Ciò che piace al Padre, faccio sempre.

È il chiaro passaggio da una morale precettistica a una morale relazionale. Dal freddo dell’obbligo, al caldo dell’amore. È la morale dei fidanzati, degli innamorati. Non un dovere, ma una piacevole dedizione. La dedizione è uno dei segni forti dell’amore. Quel segno fondante dell’universo, donato da Dio allo stesso universo. Quel segno fondante la salvezza risuscitata, donata all’uomo in Gesù, Dio umanato.

È un piacere per Dio? Allora lo faccio. Piace a Dio la fedeltà dei mariti e delle madri. Il piacere è frutto dell’amore, di ogni amore. Per convalidarne il valore, Dio ha donato il piacere alla più alta dimostrazione d’amore nell’abbraccio uomo-donna. Il piacere è luminoso e retto soltanto in un contesto d’amore.

Ama Dio, e vibra del piacere di compiere la sua volontà, di obbedire a chi ti ama. L’obbedire a chi non mi ama o non è capace di amore, non fa sgorgare la gioia. L’obbedire per l’obbedire genera tristezza e musoneria: non è l’obbedire umano, ma l’obbedire del mulo, costretto, non attirato dalla… carota.

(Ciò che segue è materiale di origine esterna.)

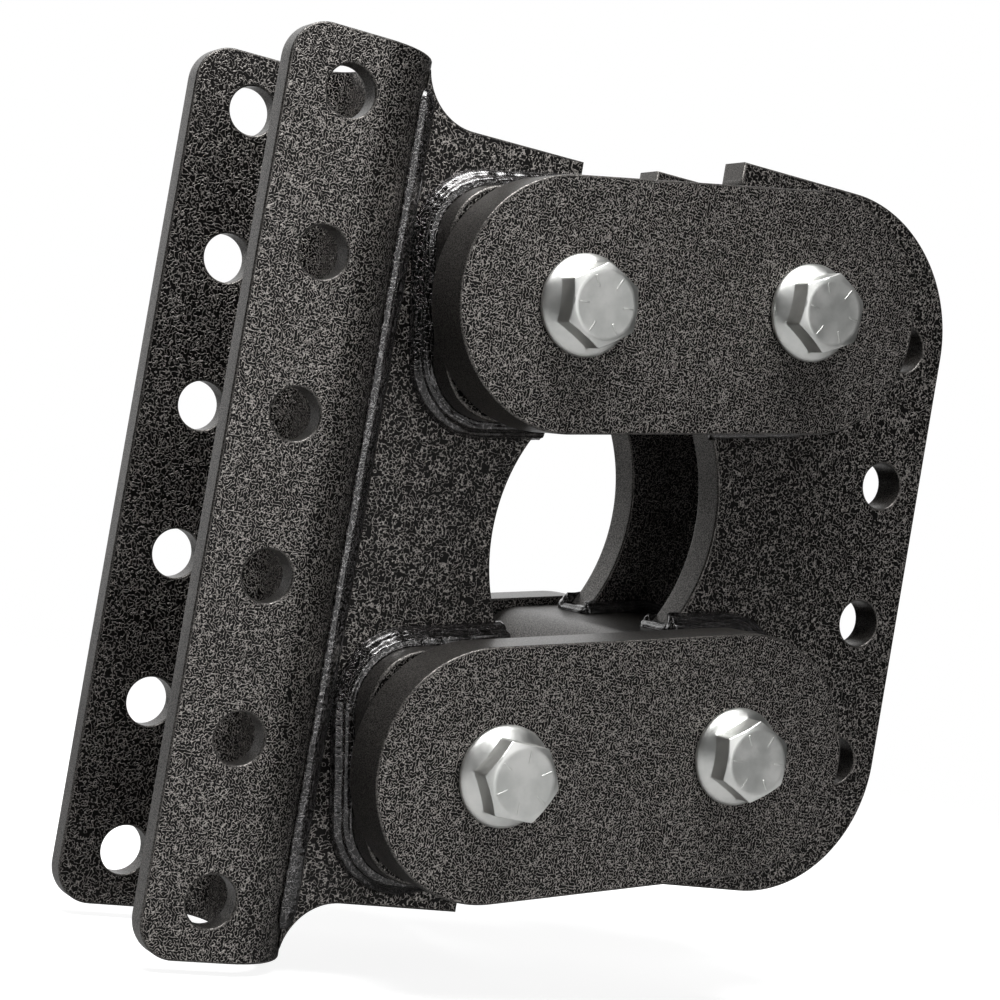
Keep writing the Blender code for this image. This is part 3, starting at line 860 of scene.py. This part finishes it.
def vein_coat(name, roughness, gloss, silver, uses_wall):
    """Silver-vein powder coat: a dark glossy base under a raised mesh of silver worms."""
    nodes = Nodes(name)
    place = nodes.add("ShaderNodeTexCoord").outputs["Object"]
    field = nodes.noise(place, VEIN_SCALE, detail=0.5, roughness=0.4)
    distance = nodes.math("ABSOLUTE", nodes.math("SUBTRACT", field, 0.5))
    veins = nodes.remap(distance, 0.07, 0.025)
    flakes = nodes.noise(place, VEIN_SCALE * 2.3, detail=2.0)
    sparkle = nodes.remap(flakes, 0.3, 0.72)
    bright = nodes.mix(sparkle, COAT_DULL, silver)
    color = nodes.mix(veins, COAT_DARK, bright)
    height = veins
    if uses_wall:
        wall = nodes.add("ShaderNodeAttribute", attribute_name="wall").outputs["Fac"]
        wall_color = nodes.mix(nodes.remap(flakes, 0.36, 0.66), COAT_WALL_DARK, COAT_WALL)
        color = nodes.mix(wall, color, wall_color)
        height = nodes.math("MULTIPLY", veins, nodes.remap(wall, 0.0, 1.0, 1.0, 0.2))
    nodes.set(nodes.shader, "Base Color", color)
    nodes.shader.inputs["Metallic"].default_value = 0.75
    nodes.shader.inputs["Roughness"].default_value = roughness
    nodes.shader.inputs["Coat Weight"].default_value = gloss
    nodes.shader.inputs["Coat Roughness"].default_value = 0.07
    ripple = nodes.noise(place, 60.0, detail=3.0)
    low = nodes.bump(ripple, 0.0006, 0.25)
    normal = nodes.add("ShaderNodeBump", {"Height": height, "Distance": 0.00012, "Strength": 0.8,
                                          "Normal": low}).outputs["Normal"]
    nodes.set(nodes.shader, "Normal", normal)
    return nodes.material


def zinc_plate():
    nodes = Nodes("zinc_plate")
    place = nodes.add("ShaderNodeTexCoord").outputs["Object"]
    cloud = nodes.noise(place, 90.0, detail=4.0, roughness=0.6)
    grain = nodes.noise(place, 1400.0, detail=2.0)
    color = nodes.mix(nodes.remap(cloud, 0.3, 0.7), (0.60, 0.61, 0.59, 1.0),
                      (0.74, 0.74, 0.72, 1.0))
    rough = nodes.remap(cloud, 0.25, 0.75, 0.34, 0.46)
    nodes.set(nodes.shader, "Base Color", color)
    nodes.set(nodes.shader, "Roughness", rough)
    nodes.shader.inputs["Metallic"].default_value = 1.0
    nodes.set(nodes.shader, "Normal", nodes.bump(grain, 0.00003, 0.35))
    return nodes.material


def bare_steel():
    nodes = Nodes("bare_steel")
    place = nodes.add("ShaderNodeTexCoord").outputs["Object"]
    stretched = nodes.add("ShaderNodeMapping", {"Vector": place, "Scale": (1.0, 0.05, 1.0)})
    drawn = nodes.noise(stretched.outputs["Vector"], 900.0, detail=3.0)
    color = nodes.mix(nodes.remap(drawn, 0.3, 0.7), (0.16, 0.16, 0.165, 1.0),
                      (0.33, 0.33, 0.335, 1.0))
    nodes.set(nodes.shader, "Base Color", color)
    nodes.shader.inputs["Metallic"].default_value = 0.9
    nodes.shader.inputs["Roughness"].default_value = 0.42
    nodes.set(nodes.shader, "Normal", nodes.bump(drawn, 0.00004, 0.4))
    return nodes.material


def cord_rubber():
    nodes = Nodes("cord_rubber")
    place = nodes.add("ShaderNodeTexCoord").outputs["Object"]
    bloom = nodes.noise(place, 160.0, detail=4.0)
    color = nodes.mix(nodes.remap(bloom, 0.35, 0.75), (0.010, 0.010, 0.010, 1.0),
                      (0.034, 0.033, 0.032, 1.0))
    nodes.set(nodes.shader, "Base Color", color)
    nodes.shader.inputs["Roughness"].default_value = 0.72
    nodes.set(nodes.shader, "Normal", nodes.bump(nodes.noise(place, 700.0), 0.00008, 0.5))
    return nodes.material


# ------------------------------------------------------------ studio

FLOOR_Z = CAD_BOX[0][2] - 4.2 * MM   # just below the trailer frame at its lowest pose
FLOOR_RADIUS = 1.6
FLOOR_FADE_START = 0.22              # distance from the floor's middle where it starts to fade
FLOOR_FADE_END = 1.1
FLOOR_GLOW = 0.86                    # lifts the floor to near white where the camera sees it


def floor_material():
    """A pale matte floor that fades into the white surroundings away from the part."""
    nodes = Nodes("pale_floor")
    place = nodes.add("ShaderNodeTexCoord").outputs["Object"]
    distance = nodes.add("ShaderNodeVectorMath", {0: place}, operation="LENGTH").outputs["Value"]
    mottle = nodes.noise(place, 14.0, detail=3.0)
    color = nodes.mix(mottle, (0.42, 0.42, 0.42, 1.0), (0.46, 0.46, 0.46, 1.0))
    nodes.set(nodes.shader, "Base Color", color)
    nodes.shader.inputs["Roughness"].default_value = 0.9
    nodes.shader.inputs["Specular IOR Level"].default_value = 0.1
    nodes.set(nodes.shader, "Alpha", nodes.remap(distance, FLOOR_FADE_START, FLOOR_FADE_END,
                                             1.0, 0.0))
    nodes.shader.inputs["Emission Color"].default_value = (1.0, 1.0, 1.0, 1.0)
    seen = nodes.add("ShaderNodeLightPath").outputs["Is Camera Ray"]
    nodes.set(nodes.shader, "Emission Strength", nodes.math("MULTIPLY", seen, FLOOR_GLOW))
    return nodes.material


def make_floor():
    mesh = bpy.data.meshes.new("floor")
    work = bmesh.new()
    bmesh.ops.create_circle(work, cap_ends=True, segments=96, radius=FLOOR_RADIUS)
    work.to_mesh(mesh)
    work.free()
    mesh.materials.append(floor_material())
    floor = bpy.data.objects.new("floor", mesh)
    floor.location = (0.09, 0.0, FLOOR_Z)
    floor.visible_diffuse = False
    bpy.context.scene.collection.objects.link(floor)


def add_area_light(name, place, aim, size, power):
    data = bpy.data.lights.new(name, "AREA")
    data.shape = "RECTANGLE"
    data.size, data.size_y = size
    data.energy = power
    light = bpy.data.objects.new(name, data)
    light.location = place
    light.rotation_euler = (Vector(aim) - Vector(place)).to_track_quat("-Z", "Y").to_euler()
    bpy.context.scene.collection.objects.link(light)


def make_world():
    world = bpy.data.worlds.new("studio")
    world.use_nodes = True
    tree = world.node_tree
    shader = tree.nodes["Background"]
    shader.inputs["Color"].default_value = (1.0, 1.0, 1.0, 1.0)
    shader.inputs["Strength"].default_value = 0.035
    white = tree.nodes.new("ShaderNodeBackground")
    white.inputs["Color"].default_value = (1.0, 1.0, 1.0, 1.0)
    white.inputs["Strength"].default_value = 1.0
    path = tree.nodes.new("ShaderNodeLightPath")
    mix = tree.nodes.new("ShaderNodeMixShader")
    tree.links.new(path.outputs["Is Camera Ray"], mix.inputs["Fac"])
    tree.links.new(shader.outputs["Background"], mix.inputs[1])
    tree.links.new(white.outputs["Background"], mix.inputs[2])
    tree.links.new(mix.outputs["Shader"], tree.nodes["World Output"].inputs["Surface"])
    bpy.context.scene.world = world


def make_lights():
    add_area_light("front_light", (0.18, -1.55, 0.38), (0.02, 0.0, 0.03), (1.2, 1.4), 8.0)
    add_area_light("top_light", (-0.15, -0.25, 1.05), (0.04, 0.0, 0.0), (1.0, 0.6), 26.0)
    add_area_light("back_light", (0.2, 1.6, 0.5), (0.05, 0.0, 0.0), (2.4, 1.6), 15.0)


CAMERA_PLACE = (-0.31145, -0.67504, -0.00073)
CAMERA_RIGHT = Vector((0.85469, -0.49083, 0.16911))
CAMERA_UP = Vector((-0.15442, 0.07064, 0.98548))
CAMERA_LENS = 80.51


def make_camera():
    """The photograph's viewpoint; the part leans in it, so the camera is rolled."""
    back = CAMERA_RIGHT.cross(CAMERA_UP)
    rotation = Matrix((CAMERA_RIGHT, CAMERA_UP, back)).transposed()
    data = bpy.data.cameras.new("camera")
    data.lens = CAMERA_LENS
    data.sensor_width = 36.0
    data.clip_start = 0.01
    camera = bpy.data.objects.new("camera", data)
    camera.matrix_world = Matrix.Translation(CAMERA_PLACE) @ rotation.to_4x4()
    bpy.context.scene.collection.objects.link(camera)
    bpy.context.scene.camera = camera


# ------------------------------------------------------------ assembly

paint = vein_coat("silver_vein_coat", 0.36, 0.0, COAT_SILVER, True)
weld_paint = vein_coat("weld_coat", 0.2, 0.8, COAT_WELD, False)
plating = zinc_plate()

make_camera()
make_channel(paint)
coupler_seams = make_plates("coupler", coupler_plate_outline(), "channel_frame", [], paint)
trailer_holes = [circle((PIVOTS["trailer", "upper"].x + TRAILER_HOLE_X, LINK_STEP.z + z),
                        HOLE_RADIUS)[::-1] for z in hole_column(TRAILER_HOLE_ROWS)]
trailer_seams = make_plates("trailer", trailer_plate_outline(), "trailer_frame",
                            trailer_holes, paint)
make_tubes("coupler", "channel_frame", paint)
make_tubes("trailer", "trailer_frame", paint)
for link_level in LEVELS:
    make_links(link_level, paint)
make_tube_welds(coupler_seams, "coupler", "channel_frame", weld_paint)
make_tube_welds(trailer_seams, "trailer", "trailer_frame", weld_paint)
make_web_welds(weld_paint)
make_bolts(plating)

carried = {"core_bar": bare_steel(), "rubber_cord": cord_rubber()}
for node_name, node_object in frame["nodes"].items():
    for prefix, node_material in carried.items():
        if node_name.startswith(prefix):
            node_object.data.materials.clear()
            node_object.data.materials.append(node_material)

make_floor()
make_world()
make_lights()
bpy.context.scene.view_settings.view_transform = "Standard"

Ciò che soltanto a lui piace, lo compio sempre, e quasi sempre con leggerezza. La leggerezza è sempre stimolata dalla gioia, e questa è insita nell’amore. La danza è un piacere leggero. Forse perciò nella patristica greca, il rapporto d’amore reciproco della cara Trinità, è definito come “pericoresi”, una danza circolatoria. Un movimento che prende la vita per alleggerirla.

Ciò che piace al Padre, lo faccio sempre.